Mar 9, 20268 min read

1 Million Miles Is Real. Here's the Proof.

Before we built Million Mile Club, our founder Nick earned 1,400,000+ airline and hotel points in 18 months. Not from flying. Not from spending six figures. From a strategic approach to credit card signup bonuses that most people don't even know exists.

You've probably seen credit card ads offering 60,000, 80,000, even 150,000 points just for opening a card and meeting a spending requirement. Most people sign up for one card, earn the bonus, and stop there. But what if you did that strategically, over and over, with the right cards in the right order? That's how you get to 1 million.

The Basic Concept: Signup Bonuses Are the Engine

The fastest way to earn massive amounts of points isn't from everyday spending. It's from signup bonuses. A single card might offer 80,000 to 150,000 points for spending $4,000 to $6,000 in the first 3 months. That's points worth $1,500 to $3,000 in travel value — from one card.

Now imagine doing that with 2 to 4 cards every 91 days, for 18 months. The math gets exciting fast:

  • Round 1 (Month 1): 2-3 cards = 150,000 to 300,000 points
  • Round 2 (Month 4): 2-3 cards = 150,000 to 250,000 points
  • Round 3 (Month 7): 2-3 cards = 100,000 to 200,000 points
  • Round 4 (Month 10): 2-3 cards = 100,000 to 200,000 points
  • Round 5 (Month 13): 2-3 cards = 100,000 to 200,000 points
  • Round 6 (Month 16): 2-3 cards = 100,000 to 200,000 points
  • Total: 700,000 to 1,350,000 points. That's the ballpark. Your actual numbers depend on your credit profile, which cards you qualify for, and how well you execute.

    The Spending Requirement Isn't Extra Money

    This is the part that trips people up. You don't need to spend more money. You need to redirect the money you're already spending. Groceries, gas, subscriptions, insurance, phone bill, dining out — all of that counts toward your spending requirement.

    Most people spend $3,000 to $6,000 per month on normal life expenses. That's usually enough to hit 1 to 2 card spending requirements at a time. You're not buying anything extra. You're just putting your existing spending on a new card for a few months, earning a massive bonus, then moving on to the next one.

    Why 91 Days? The Timing Matters More Than You Think

    You can't just apply for 10 cards tomorrow. Banks track how many cards you've opened recently, and applying too fast will get you denied across the board. The sweet spot is applying in rounds, spaced about 91 days apart.

    Why 91 days specifically? Because that's the window that keeps you in good standing with most major banks while giving you enough time to hit your spending requirements from the previous round. Apply too soon and you get denied. Wait too long and you're leaving bonuses on the table.
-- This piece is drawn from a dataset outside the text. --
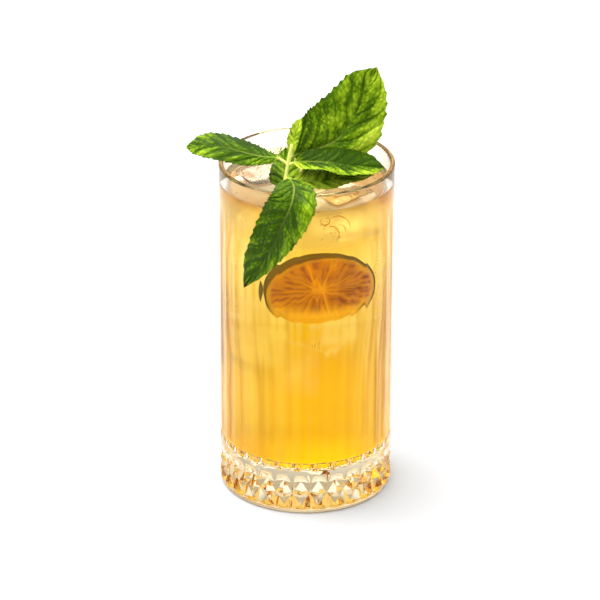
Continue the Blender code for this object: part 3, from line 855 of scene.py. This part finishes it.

    Here's Where It Gets Complicated

    If it were as simple as "apply for cards every 3 months," everyone would be doing it. Here's what makes this genuinely complex:

  • Every bank has different rules. One bank might deny you if you've opened 5 cards in the last 24 months. Another might limit you to 1 application per 8 days. Another has a lifetime bonus restriction. These rules change regularly.
  • Application order matters. If you apply for Bank A before Bank B, you might get approved for both. Reverse the order and you might get denied for Bank B because of how they see the Bank A inquiry. One wrong move can cost you an entire round of bonuses.
  • Not every card is worth applying for. Some bonuses look big but lock you into programs with terrible redemption value. Some cards have spending requirements you'll never hit. Some cards from certain banks will disqualify you from better cards later.
  • Reconsideration calls are an art form. When you get denied — and you will sometimes — there's a process to call the bank and get the decision reversed. It requires knowing exactly what to say, what never to mention, and how to escalate. Most people don't even know this is an option.
  • Annual fees need a plan. Many of the best cards carry annual fees. Without a downgrade and cancellation strategy, you'll end up paying hundreds in fees that eat into your rewards. Every card needs an exit plan before you even apply.
  • The DIY Trap

    Everything in this article is publicly available information. You could spend weeks on Reddit forums, blog posts, and bank websites piecing together a strategy. People do it every day.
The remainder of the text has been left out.